Defining the market. Calculation of the median contracted rate must include all rates between the insurer and providers in a geographic region in one of three markets: individual, small-group or large-group. For self-insured group health plans, the consideration would be all such plans operated by the sponsor or by a contracted third-party entity.
Short-term, limited-duration health plans will not factor into the calculation of the median contracted rate, nor will Medicare Advantage or Medicaid managed care plans, according to the regulations.
A geographic region “generally is defined as one region for each metropolitan statistical area (MSA) in a state and one region consisting of all other portions of the state,” according to the regulations. If the insurer lacks sufficient information to calculate the median contracted rate for an item or service within an MSA, it should combine data from all MSAs in the state as if they constituted a single region. If that step does not provide at least three contracted rates to use in the calculation, the geographic region would be based on all MSAs in a U.S. Census division.
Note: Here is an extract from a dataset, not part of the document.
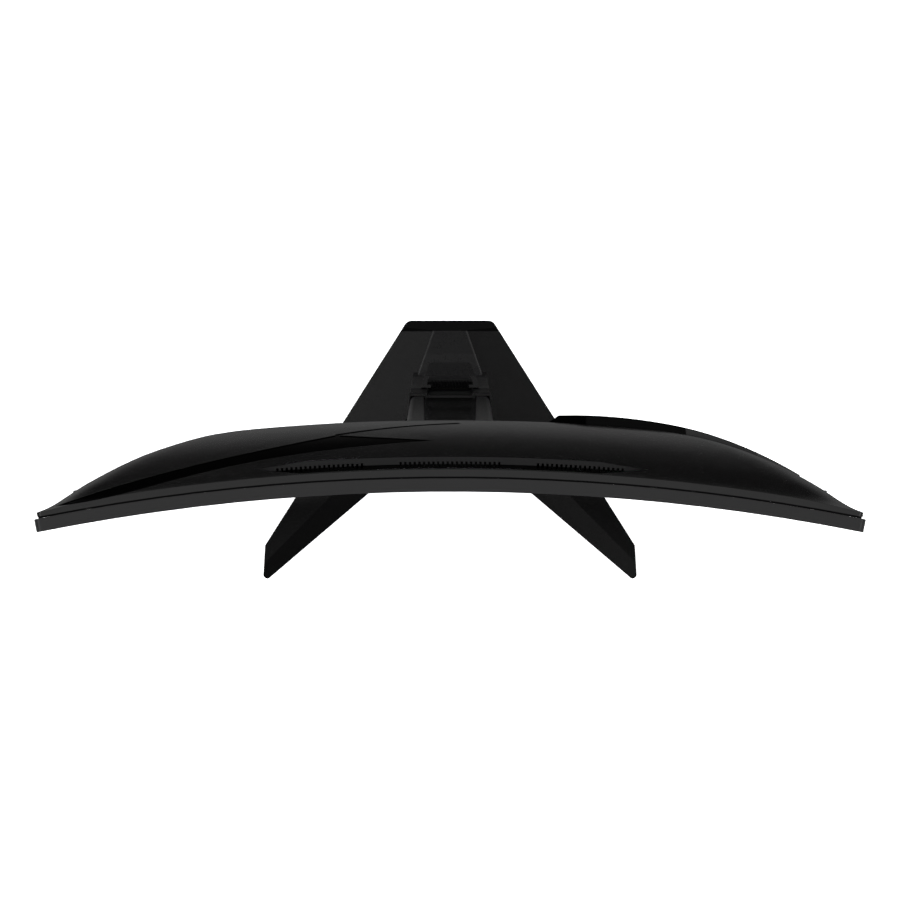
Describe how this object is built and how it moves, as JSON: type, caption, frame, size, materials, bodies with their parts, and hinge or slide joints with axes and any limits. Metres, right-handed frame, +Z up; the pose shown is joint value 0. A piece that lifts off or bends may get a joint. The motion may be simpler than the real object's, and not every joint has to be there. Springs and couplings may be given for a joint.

Defining the services. With respect to classifying items or services as “same or similar” when determining the median contracted rate, the key factor is the CPT, HCPCS or DRG code. The regulations specify that separate median contracted rates must be calculated for CPT code modifiers that distinguish the professional services component from the technical component, as well as for any other modifier that causes variance in contracted rates.
Defining the specialty. Categorization of a provider’s specialty is based on the insurer’s methodology. The regulations don’t require the median contracted rate to be calculated for every provider specialty if the insurer groups some specialties together for contracting purposes.
Additional rules will be in place for applying multipliers to determine the contracted rate for anesthesia services.
Incorporating APMs. For alternative payment models, insurers are required to calculate a median contracted rate for each item and service using relevant underlying fee-schedule rates.
“Using an underlying fee schedule or derived amount will allow plans or issuers to, in essence, convert each of their non-fee-for-service contracts into fee-for-service arrangements for purposes of calculating the median contracted rate,” the regulations state. Payment adjustments based on performance in a risk-based contract would be excluded from the calculation.
In the absence of an applicable underlying fee schedule, the calculation would hinge on “a derived amount,” i.e., the price assigned “for the purpose of internal accounting, reconciliation with providers or for the purpose of submitting data in accordance with” Affordable Care Act regulations.
A potential issue stemming from consolidation
The regulations were released in an interim final rule, allowing for a public comment period that could spur changes. One area called out for further consideration is “the impact of large consolidated healthcare systems on contracted rates, and the impact of such contracted rates on prices and the QPA.”
The Departments of Health and Human Services, Labor and Treasury, which jointly issued the rule along with the federal Office of Personnel Management, “are concerned that the contracting practices of such healthcare systems could inflate the QPA, and seek comment on whether adjustments to the QPA methodology are needed.”